Too bad, she would say, going for a swim. Best I can do.
But I gotta, moaned Big Man, I wanna, I hafta, I needta, the usual line, familiar to guys and gals everywhere. But this time there was nothing to be done. Sorry, Zoya would say. No can do. If only you were smaller.
Then one time, looking a bit flushed and frustrated herself, she said, Look, it’s a matter of will. If only you were smaller we’d be fine! I’d ride you all night. Maybe you should look into getting yourself a smaller cock.
What? Big Man cried. What do you mean?
I mean a smaller cock. You know, get a transplant. Have that one cut off and a smaller one sewn on in its place.
A smaller one? Cut off?
That’s what the situation calls for, big guy. That’s what will have to happen for us to work out.
What? What?
Transplant! Transplant! You can get one wherever you get organ transplants. Hospitals, right?
No way, said Big Man. For one thing—and there’s a lot more than one here—transplanted organs come from cadavers.
You could get your own cultured and grown to a smaller size. They do stuff like that now.
Oh please, Big Man said. It makes me queasy just talking about this stuff.
Not my fault, Zoya said. Where there’s a will there’s a way. And she went out flying by herself.

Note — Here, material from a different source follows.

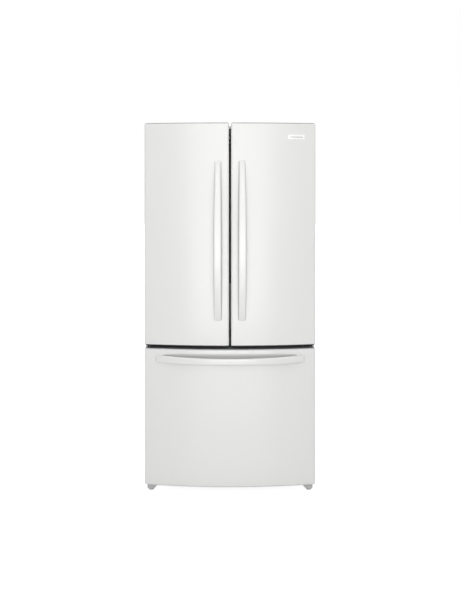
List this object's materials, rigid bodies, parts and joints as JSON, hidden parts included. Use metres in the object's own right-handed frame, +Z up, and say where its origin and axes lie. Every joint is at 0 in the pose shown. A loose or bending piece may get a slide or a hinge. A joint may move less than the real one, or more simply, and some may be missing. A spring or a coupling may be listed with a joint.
{
  "type": "french door refrigerator",
  "caption": "Bottom-freezer refrigerator with two bowed upper doors, upright bow handles, and a wide freezer drawer with an arched handle, fully fitted inside.",
  "frame": {"origin": "centre of the overall footprint, on the floor", "axes": "+Z up, -Y out of the fronts of the doors, +X to the right as seen from the front"},
  "size_m": [0.8, 0.734, 1.747],
  "materials": {
    "white_enamel": "glossy white enamel on steel sheet",
    "galvanised_sheet": "dull zinc-coated sheet",
    "insulation_foam": "matte cream foam",
    "liner_plastic": "satin white vacuum-formed plastic",
    "black_paint": "satin black paint",
    "coil_paint": "dark grey paint",
    "motor_steel": "satin steel",
    "fan_plastic": "satin light grey plastic",
    "cover_sheet": "matte grey paint",
    "black_rubber": "matte black rubber",
    "coil_aluminium": "bare aluminium",
    "panel_plastic": "satin light grey plastic",
    "button_plastic": "satin grey plastic",
    "rail_steel": "zinc-plated steel",
    "shelf_glass": "clear tempered glass",
    "clear_plastic": "clear glossy plastic",
    "white_plastic": "glossy white painted plastic",
    "foot_plastic": "matte grey plastic",
    "roller_plastic": "matte dark grey plastic",
    "cap_plastic": "matte light grey plastic",
    "gasket_rubber": "matte grey vinyl",
    "mullion_plastic": "satin dark grey plastic"
  },
  "bodies": {
    "cabinet": {"cabinet_wrapper": "white_enamel", "back_panel": "galvanised_sheet", "cabinet_foam": "insulation_foam", "fresh_food_liner": "liner_plastic", "freezer_liner": "liner_plastic", "base_pan": "galvanised_sheet", "compressor": "black_paint", "condenser_coil": "coil_paint", "condenser_fan_motor": "motor_steel", "rear_cover": "cover_sheet", "cord_gland": "black_rubber", "evaporator_coil": "coil_aluminium", "evaporator_cover": "liner_plastic", "air_duct": "liner_plastic", "control_panel": "panel_plastic", "shelf_ladders": "rail_steel", "shelf_frames": "liner_plastic", "shelf_glasses": "shelf_glass", "crisper_frame": "liner_plastic", "hinge_brackets": "rail_steel", "hinge_pins": "rail_steel", "hinge_covers": "white_plastic", "cabinet_rails": "rail_steel"},
    "left_door": {"left_door_skin": "white_enamel", "left_door_liner": "liner_plastic", "left_door_foam": "insulation_foam", "left_door_caps": "cap_plastic", "left_door_gasket": "gasket_rubber", "left_door_handle": "white_plastic", "left_door_bins": "clear_plastic"},
    "right_door": {"right_door_skin": "white_enamel", "right_door_liner": "liner_plastic", "right_door_foam": "insulation_foam", "right_door_caps": "cap_plastic", "right_door_gasket": "gasket_rubber", "right_door_handle": "white_plastic", "right_door_bins": "clear_plastic"},
    "drawer": {"drawer_skin": "white_enamel", "drawer_liner": "liner_plastic", "drawer_foam": "insulation_foam", "drawer_gasket": "gasket_rubber", "drawer_handle": "white_plastic", "freezer_basket": "clear_plastic", "drawer_rails": "rail_steel"},
    "condenser_fan": {"condenser_fan": "fan_plastic"},
    "evaporator_fan": {"evaporator_fan": "fan_plastic"},
    "fridge_temp_button": {"fridge_temp_button": "button_plastic"},
    "freezer_temp_button": {"freezer_temp_button": "button_plastic"},
    "left_crisper": {"left_crisper": "clear_plastic"},
    "right_crisper": {"right_crisper": "clear_plastic"},
    "left_humidity_slider": {"left_humidity_slider": "button_plastic"},
    "right_humidity_slider": {"right_humidity_slider": "button_plastic"},
    "left_leg": {"left_leg": "foot_plastic"},
    "right_leg": {"right_leg": "foot_plastic"},
    "left_rear_roller": {"left_rear_roller": "roller_plastic"},
    "right_rear_roller": {"right_rear_roller": "roller_plastic"},
    "middle_rails": {"middle_rails": "rail_steel"},
    "mullion_flipper": {"mullion_flipper": "mullion_plastic"},
    "dairy_lid": {"dairy_lid": "clear_plastic"},
    "upper_basket": {"upper_basket": "clear_plastic"}
  },
  "joints": [
    {"name": "left_door_hinge", "type": "hinge", "parent": "cabinet", "child": "left_door", "pos_m": [-0.378, -0.25, 1.222], "axis": [0, 0, -1], "range_deg": [0, 120]},
    {"name": "right_door_hinge", "type": "hinge", "parent": "cabinet", "child": "right_door", "pos_m": [0.378, -0.25, 1.222], "axis": [0, 0, 1], "range_deg": [0, 120]},
    {"name": "drawer_slide", "type": "slide", "parent": "cabinet", "child": "drawer", "axis": [0, -1, 0], "range_m": [0, 0.4]},
    {"name": "middle_rail_slide", "type": "slide", "parent": "cabinet", "child": "middle_rails", "axis": [0, -1, 0], "range_m": [0, 0.2]},
    {"name": "upper_basket_slide", "type": "slide", "parent": "cabinet", "child": "upper_basket", "axis": [0, -1, 0], "range_m": [0, 0.2]},
    {"name": "left_crisper_slide", "type": "slide", "parent": "cabinet", "child": "left_crisper", "axis": [0, -1, 0], "range_m": [0, 0.3]},
    {"name": "right_crisper_slide", "type": "slide", "parent": "cabinet", "child": "right_crisper", "axis": [0, -1, 0], "range_m": [0, 0.3]},
    {"name": "mullion_fold", "type": "hinge", "parent": "left_door", "child": "mullion_flipper", "pos_m": [-0.032, -0.202, 1.213], "axis": [0, 0, 1], "range_deg": [-90, 0]},
    {"name": "dairy_lid_hinge", "type": "hinge", "parent": "right_door", "child": "dairy_lid", "pos_m": [0.1955, -0.124, 1.64], "axis": [1, 0, 0], "range_deg": [0, 90]},
    {"name": "fridge_button_press", "type": "slide", "parent": "cabinet", "child": "fridge_temp_button", "axis": [0, 1, 0], "range_m": [0, 0.002], "stiffness_N_per_m": 400},
    {"name": "freezer_button_press", "type": "slide", "parent": "cabinet", "child": "freezer_temp_button", "axis": [0, 1, 0], "range_m": [0, 0.002], "stiffness_N_per_m": 400},
    {"name": "left_humidity_slide", "type": "slide", "parent": "left_crisper", "child": "left_humidity_slider", "axis": [-1, 0, 0], "range_m": [0, 0.066]},
    {"name": "right_humidity_slide", "type": "slide", "parent": "right_crisper", "child": "right_humidity_slider", "axis": [1, 0, 0], "range_m": [0, 0.066]},
    {"name": "condenser_fan_spin", "type": "hinge", "parent": "cabinet", "child": "condenser_fan", "pos_m": [0.017, 0.263, 0.132], "axis": [1, 0, 0], "continuous": true},
    {"name": "evaporator_fan_spin", "type": "hinge", "parent": "cabinet", "child": "evaporator_fan", "pos_m": [0, 0.276, 0.56], "axis": [0, 1, 0], "continuous": true},
    {"name": "left_leg_screw", "type": "hinge", "parent": "cabinet", "child": "left_leg", "pos_m": [-0.376, -0.196, 0.02], "axis": [0, 0, 1], "continuous": true},
    {"name": "right_leg_screw", "type": "hinge", "parent": "cabinet", "child": "right_leg", "pos_m": [0.376, -0.196, 0.02], "axis": [0, 0, 1], "continuous": true},
    {"name": "left_roller_spin", "type": "hinge", "parent": "cabinet", "child": "left_rear_roller", "pos_m": [-0.35, 0.32, 0.018], "axis": [1, 0, 0], "continuous": true},
    {"name": "right_roller_spin", "type": "hinge", "parent": "cabinet", "child": "right_rear_roller", "pos_m": [0.35, 0.32, 0.018], "axis": [1, 0, 0], "continuous": true}
  ],
  "couplings": [
    {"joint": "middle_rail_slide", "follows": "drawer_slide", "ratio": 0.5},
    {"joint": "upper_basket_slide", "follows": "drawer_slide", "ratio": 0.5},
    {"joint": "left_crisper_slide", "follows": "left_door_hinge", "m_per_rad": 0.14},
    {"joint": "right_crisper_slide", "follows": "right_door_hinge", "m_per_rad": 0.14}
  ]
}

Well, you know. Life was no fun anymore. Eventually Big Man got desperate. He got so desperate that he very surreptitiously began looking into the matter, going to a clinic and telling the people there a clever story about a friend of his who had a very small fiancée. And he found out that the latest in what people called starfish biotechnology was indeed up to the task as described. He could have his private parts surgically removed and replaced by a cultured replacement grown from cells of the original. Cells from its most sensitive part, one doctor assured him. A two-magnitude reduction done twice would make him about right for Zoya.